The U.S. stock and bond markets delivered positive total returns in the year’s third quarter, with the U.S. stock-focused S&P 500 up 1.1 percent and the Barclays Capital Aggregate Bond Index eking out a 0.2 percent gain. Other major and sub-asset categories did not fare as well. U.S. small-cap stocks fell over 7 percent, international developed stocks (as measured by the MSCI EAFE Index) fell almost 6 percent, and emerging market stocks reversed their course, falling 3.4 percent in the third quarter. Real estate cooled off following a torrid start to 2014, losing 2.5 percent for the quarter, although the asset class is up 13.4 percent for 2014. Commodities continued their downward move, dropping nearly 12 percent on the quarter and 5.6 percent for all of 2014 through the end of September.

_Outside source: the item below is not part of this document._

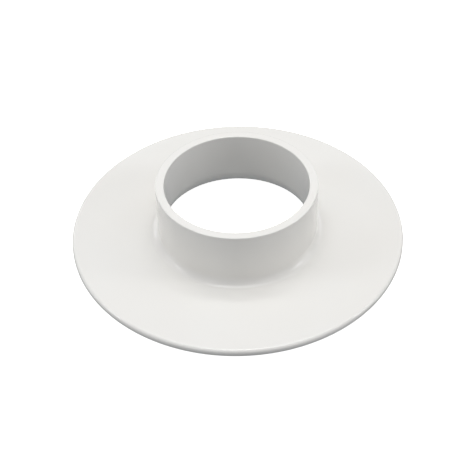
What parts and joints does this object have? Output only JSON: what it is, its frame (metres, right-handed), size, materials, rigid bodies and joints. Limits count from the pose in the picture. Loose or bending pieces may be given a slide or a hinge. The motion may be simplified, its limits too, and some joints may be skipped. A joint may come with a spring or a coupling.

Central bank activity remains the key driver across the global capital markets, and this quarter’s mixed performance reflects a world with highly varied central bank policies across major economies. In the U.S. and the United Kingdom, policy makers are moving away from programs such as open-market bond purchases designed to lower interest rates and promote growth. Meanwhile, Japan is trying to overcome years of economic stagnation, stubbornly low prices, and deflation, while Europe is showing symptoms of similar problems. To combat these issues, their central banks are adopting pro-growth policies, including asset-purchase programs, and signaling to market participants that interest rates will stay low for the foreseeable future, while their American and U.K. counterparts have indicated interest rates could move higher in coming quarters.
With a mixed growth and policy picture, investors faced uncertain developments that accelerated adverse reactions through the third quarter. First, the U.S. dollar rose considerably relative to some of its major trading partners, including the pound, yen, and the euro. As noted, this had a negative impact on commodity prices, which are quoted globally in dollars and, therefore, become more expensive to foreign buyers as their currency depreciates relative to the dollar. While lower commodity prices could benefit consumers in the medium term, for now, their weakness signals growth concerns outside of the U.S. Second, while U.S. interest rates were relatively flat in the third quarter, European interest rates continued their descent. With bond yields in some of Europe’s largest economies hitting all-time lows, investors associated these sharp declines with lower prospective growth.
What will investors need to consider in 2014’s final quarter? Diversification with an emphasis on quality will likely be an investor’s ally in this uncertain global environment. We continue to see the glass half full with respect to the global economy’s forward prospects, but with the U.S. ending its pro-growth policies and potentially moving to more restrictive ones as early as this winter, investors should keep abreast of global dynamics. While the U.S. economy still has some underlying momentum, without economic relief from China, Japan, and eventually Europe, the U.S. will not be able to carry the global economy alone. Again, we remain optimistic about the current investment landscape, but we do not expect returns to happen in a straight line.